The list of concerns is long. It is evidenced. And it is growing. In my view, STC urgently needs to address whether its current Clerk is capable of fulfilling the role taxpayers are funding.

EPILOGUE — MY PREDICTION
In 2021, I predicted that Labour’s grip on Shirebrook Town Council would end in collapse.
Nobody listened, and those who did laughed at me. I was right. Now I have another prediction.

Shirebrook Town Council is healing — but too slowly to see any real difference yet. For now, all changes are cosmetic and look superficial, made for publicity rather than substance. I know that with time, we will see more changes, but in the first 100 days, all deep structural problems remain hidden behind the “exempt” clause or are simply never discussed. Reason? Labour leadership and Shirebrook Together’s naive approach to cooperation with them.

Labour still holds power, and they have a plan: if they lose the next election, they intend to use their inside knowledge of all problems to counter-attack. They will use the chaos they created and left behind to undermine anyone who tries to fix it by taking harsh, decisive action. They will deploy every tool available — propaganda paper, unions, family networks, NGOs and companies that benefited from Labour in power for years — to impede genuine reform of STC.

And you know what? I predict that they will lose. If those who genuinely want to improve this town win in 2027, we will see massive improvement. Quickly. And after that, Shirebrook will never go back to Labour.

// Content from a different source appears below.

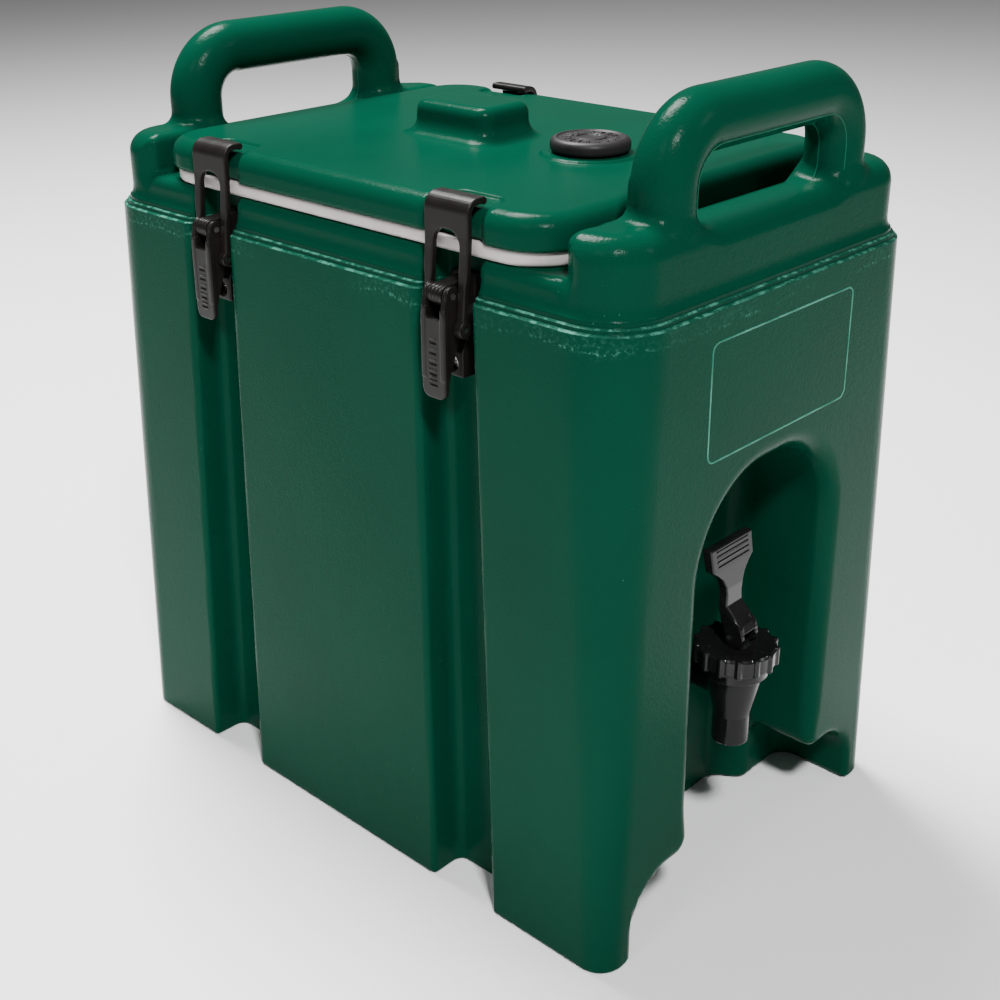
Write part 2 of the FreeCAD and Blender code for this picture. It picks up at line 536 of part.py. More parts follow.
# ---- write --------------------------------------------------------------------
def build():
    parts = {}
    space = foam_space(0)
    parts["body_shell"] = body_shell(space)
    parts["body_foam"] = body_foam(space)
    parts["body_foam_plug"] = disc_plug(0, FILL_Y, UNDER_Z, UNDER_Z + SHELL_T, FILL_R)
    core = lid_foam()
    parts["lid_shell"] = lid_shell(core)
    parts["lid_foam"] = core
    parts["lid_foam_plug"] = disc_plug(LID_FILL[0], LID_FILL[1], PLUG_Z, PLUG_Z + LID_WALL, LID_FILL[2])
    parts["lid_gasket"] = lid_gasket()
    parts["vent_cap"] = vent_cap()
    parts["vent_seal"] = vent_seal()
    for side, side_name in ((-1, "left"), (1, "right")):
        for y, end_name in zip(LATCH_Y, ("front", "rear")):
            name = f"latch_{side_name}_{end_name}_"
            parts[name + "base"] = latch_base(side, y)
            parts[name + "screws"] = latch_screws(side, y)
            parts[name + "lever_pin"] = lever_pin(side, y)
            parts[name + "lever"] = latch_lever(side, y)
            parts[name + "bail"] = latch_bail(side, y)
            parts[name + "bail_pin"] = bail_pin(side, y)
    parts["spigot_body"] = spigot_body()
    parts["spigot_bonnet"] = spigot_bonnet()
    parts["spigot_stem"] = spigot_stem()
    parts["spigot_seat_cup"] = seat_cup()
    parts["spigot_lever_pin"] = spigot_lever_pin()
    parts["spigot_lever"] = spigot_lever()
    parts["spigot_outer_washer"] = washer(RECESS_BACK_Y - 3, RECESS_BACK_Y, 15.0)
    parts["spigot_inner_washer"] = washer(TANK_Y[0], TANK_Y[0] + 2.5, 15.0)
    parts["spigot_lock_nut"] = lock_nut(TANK_Y[0] + 2.5, TANK_Y[0] + 10.5, 27.0)
    return parts


os.makedirs("parts", exist_ok=True)
for node, shape in build().items():
    solids = len(shape.Solids)
    print(f"{node:32s} solids {solids} valid {shape.isValid()} volume {shape.Volume / 1000:9.2f} cm3")
    shape.exportStep(f"parts/{node}.step")
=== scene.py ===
import math

import bpy
import numpy as np
from mathutils import Matrix, Vector


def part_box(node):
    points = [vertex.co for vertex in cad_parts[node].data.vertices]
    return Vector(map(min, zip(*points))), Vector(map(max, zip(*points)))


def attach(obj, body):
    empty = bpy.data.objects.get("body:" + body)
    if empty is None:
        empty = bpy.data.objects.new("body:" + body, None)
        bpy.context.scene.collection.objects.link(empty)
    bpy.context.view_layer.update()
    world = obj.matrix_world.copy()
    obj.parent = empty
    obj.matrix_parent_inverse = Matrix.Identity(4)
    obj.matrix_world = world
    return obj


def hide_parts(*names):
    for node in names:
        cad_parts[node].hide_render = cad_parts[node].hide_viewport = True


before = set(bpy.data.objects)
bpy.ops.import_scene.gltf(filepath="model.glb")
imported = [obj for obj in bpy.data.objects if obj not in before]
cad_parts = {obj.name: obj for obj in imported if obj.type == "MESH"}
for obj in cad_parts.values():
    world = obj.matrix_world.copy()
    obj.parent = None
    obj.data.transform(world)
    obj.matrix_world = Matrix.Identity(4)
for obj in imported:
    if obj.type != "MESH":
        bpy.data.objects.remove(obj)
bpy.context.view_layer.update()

# The looks of an insulated beverage server. Soft moulded shapes are built as distance
# fields, meshed on a grid and pulled onto the surface. Lengths are in millimetres until
# a mesh is made; the origin is the centre of the footprint and the spigot faces -Y.

MM = 0.001


def cad_mm(node):
    """Lowest and highest corner of a CAD node, in millimetres."""
    low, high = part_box(node)
    return np.array(low) / MM, np.array(high) / MM


# ---- driving dimensions -------------------------------------------------------
TOTAL_H = cad_mm("body_shell")[1][2]
HALF_X, HALF_Y = 137.5, 209.5          # footprint at the floor
CORNER_R, FOOT_R = 37.0, 16.0          # wall corners at the ledge and at the floor
FOOT_EDGE_R = 2.2
TAPER, LEDGE_Z = 2.0, 365.0            # the lower body narrows by this to the ledge
STEP_TOPS = (365.0, 367.4)
STEP_INSETS = (2.2, 2.0)
COVE_Z, COVE_INSET = (369.8, 377.0), 2.3
STEP_RISE = 0.9                        # height over which one small step is made
RIM_Z, RIM_ROUND, RIM_FILLET = 385.5, 5.5, 3.0
BLOCK_Z, BLOCK_ROUND, BLOCK_FACE_Y, BLOCK_EDGE_R = 408.5, 13.0, 163.0, 6.0
ROUND_Y, ROUND_SPAN = 158.0, 10.0      # where the top edge's rounding grows to the block's
SILL_Z, SILL_HALF, SILL_ROUND, SILL_CORNER_R = 405.0, 60.0, 16.0, 14.0
GRIP_R, GRIP_X, GRIP_Y = 16.0, 76.0, 182.0
GRIP_BEND_R, GRIP_ROOT_Z = 29.0, BLOCK_Z - 20.0
GRIP_FILLET, GRIP_FILLET_Z = (1.0, 5.5), (394.0, 13.0)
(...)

This time, my prediction is optimistic. Whether it comes true is in your hands — at the ballot box. Stay home or vote Labour, and you will get more of the same. Vote for new people, for those who want to reform how STC operates, and Shirebrook will be transformed into a leader of the region. Good luck, Shirebrook. It is all in your hands. We are just 397 days away from full local elections in Shirebrook.